Edited 8:30 a.m. 5-23-16
In the final hours of the Minnesota State Legislature, the Senate approved House Bill 848 which provides property tax exemption for the Minnesota United stadium planned for the Midway area of St. Paul. The Senate approved the vote 55-12. With the passing of the bill, the measure will now be sent to Minnesota Governor Mark Dayton to sign.

While the property tax exemption flew through the House and Senate, the sales tax exemption on construction materials was not added by the House. All tax bills have to originate in the House before they are sent to the Senate. The sales tax exemption was requested by the team but it would have been a minimal amount compared to the cost of holding off the stadium construction for another year. It was not believed to be a deal killer.

Earlier in the day, the House passed the bill after it came out of conference committee on Sunday morning. That measure was passed by an overwhelming majority of 123-10 in the republican controlled House .

The liquor license portion of the stadium bill had been placed in the omnibus supplemental spending bill and was oddly being debated on both House and Senate floors at the same time. The House passed that bill at 10:50 p.m.

The democratic controlled Senate passed their bill at 11:15 p.m. with 45 minutes left to spare in the 2016 session.

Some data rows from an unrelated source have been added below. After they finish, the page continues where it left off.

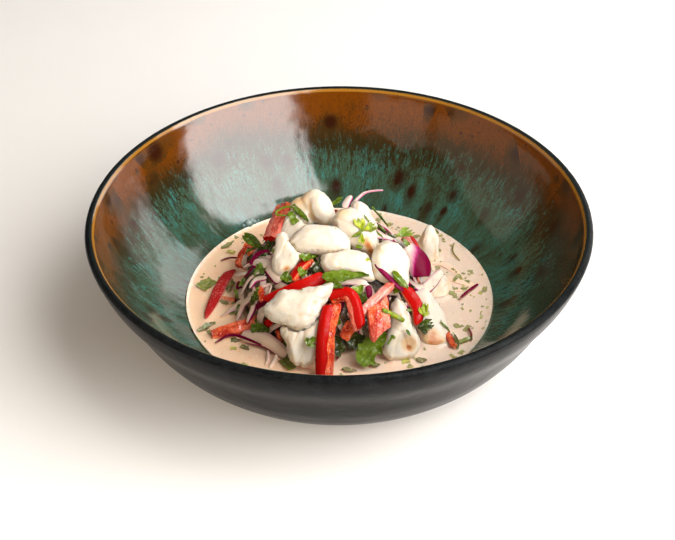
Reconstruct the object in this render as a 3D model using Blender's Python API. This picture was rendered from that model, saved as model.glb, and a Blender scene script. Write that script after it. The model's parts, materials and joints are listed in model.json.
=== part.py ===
"""A wide stoneware bowl of ceviche: a heap of sliced onion and herbs in a thin cream-coloured
broth, dressed with chunks of white fish, strips of red pepper and petals of red onion.

Lengths in the tables are millimetres and are scaled to metres where the shapes are made. The
origin is under the middle of the foot ring, +Z is up and the front of the dish faces -Y.
"""

import math

import bmesh
import bpy
from mathutils import Matrix, Vector, noise

MM = 0.001

# ---- the bowl -------------------------------------------------------------------------------
RIM_HEIGHT = 68.0           # top of the lip
LIP_INNER = 116.0           # radius of the lip's inner edge
LIP_OUTER = 120.8           # the widest radius of the bowl
LIP_DROP = 1.9              # how far below the top the lip's two edges lie
LIP_STEPS = 6
BROTH_LEVEL = 18.8          # height of the broth's surface
BROTH_RADIUS = 74.9         # where the broth meets the wall
FLOOR_HEIGHT = 9.0          # the middle of the inner floor
FOOT_INNER = 52.0
FOOT_OUTER = 60.0
FOOT_RECESS = 3.5           # how far the underside stands above the table
BOWL_SEGMENTS = 48
BROTH_SEGMENTS = 28

# radius and height of the wall's two faces, from the foot and the floor up to the lip
OUTER_WALL = [(FOOT_OUTER + 2.0, 2.0), (76.0, 6.6), (88.0, 13.0), (94.9, 20.0), (103.3, 32.0),
              (109.9, 44.0), (116.2, 54.0), (119.7, 62.0), (LIP_OUTER, RIM_HEIGHT - LIP_DROP)]
INNER_WALL = [(LIP_INNER, RIM_HEIGHT - LIP_DROP), (113.4, 60.0), (107.8, 50.0), (100.8, 40.0),
              (92.0, 30.0), (84.8, 24.0), (BROTH_RADIUS, BROTH_LEVEL), (62.0, 13.6), (46.0, 10.4),
              (26.0, FLOOR_HEIGHT + 0.2)]

# ---- the salad under the pieces -------------------------------------------------------------
HEAP_CENTRE = (-4.0, 0.0)
HEAP_RADIUS = 43.0
HEAP_BULGE = 4.5            # how much further out it reaches towards the bulge's bearing
HEAP_BULGE_BEARING = -40.0  # 0 is the front, 90 is +X
HEAP_TOP = 50.5
HEAP_BASE = 12.6
HEAP_FOOT_RADIUS = 37.0
HEAP_SEGMENTS = 22
HEAP_RINGS = 6
HEAP_LUMPS = 3.0            # height of the lumps on its surface

GAP = 0.3                   # air left between touching pieces
SWELL = 0.45                # how much a neighbour is swollen before it cuts a piece
MERGE = 0.01                # points closer than this are one point
SLIVER = 0.03               # edges shorter than this are closed up
LOBE_SEGMENTS = 14

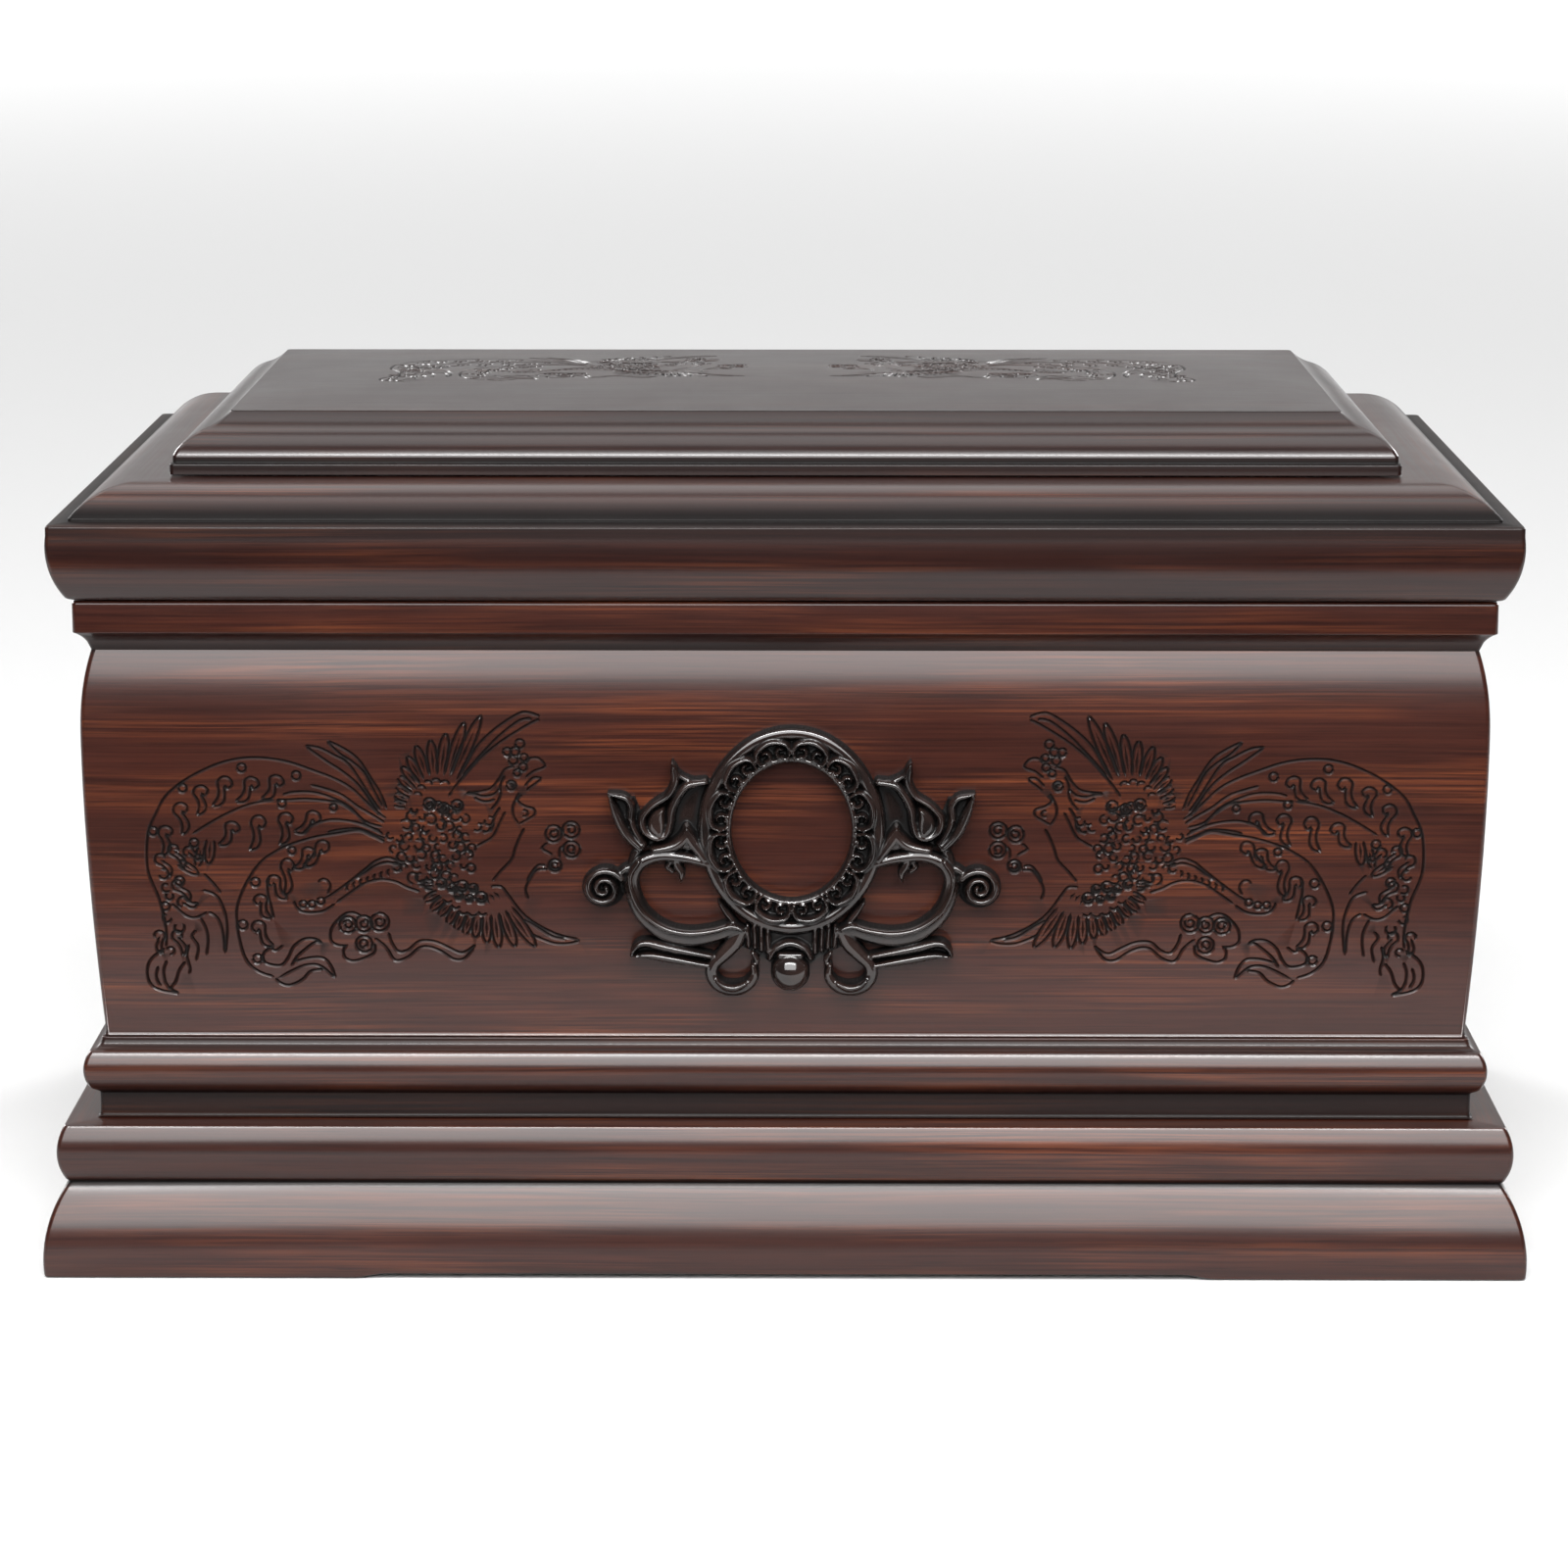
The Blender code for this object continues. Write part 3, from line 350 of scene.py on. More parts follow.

If the bills are signed into law by Governor Dayton, it will most likely flip a switch for a chain of announcements from the league and the team.

With the bill signed MLS will approve Minnesota as the 23rd franchise in the league. It will also allow the league and team to announce the Loons joining MLS in 2017. In turn that will allow the team to announce their venue for their first season in MLS which is believed to be TCF Bank Stadium. Lastly, it could also signal the end of the name Minnesota United. Prior reports by Brian Straus of Sports Illustrated has said that with his persuasive powers, Atlanta’s owner Arthur Blank secured the name Atlanta United for his team meaning Minnesota would have to be renamed. The subject has been a contentious subject, not just amongst Minnesota fans but MLS fans across the country as well as Atlanta.

On Monday morning, Minnesota Public Radio reported that the governor’s office said they could take up to 48 hours to decide whether or not to sign the bills into law.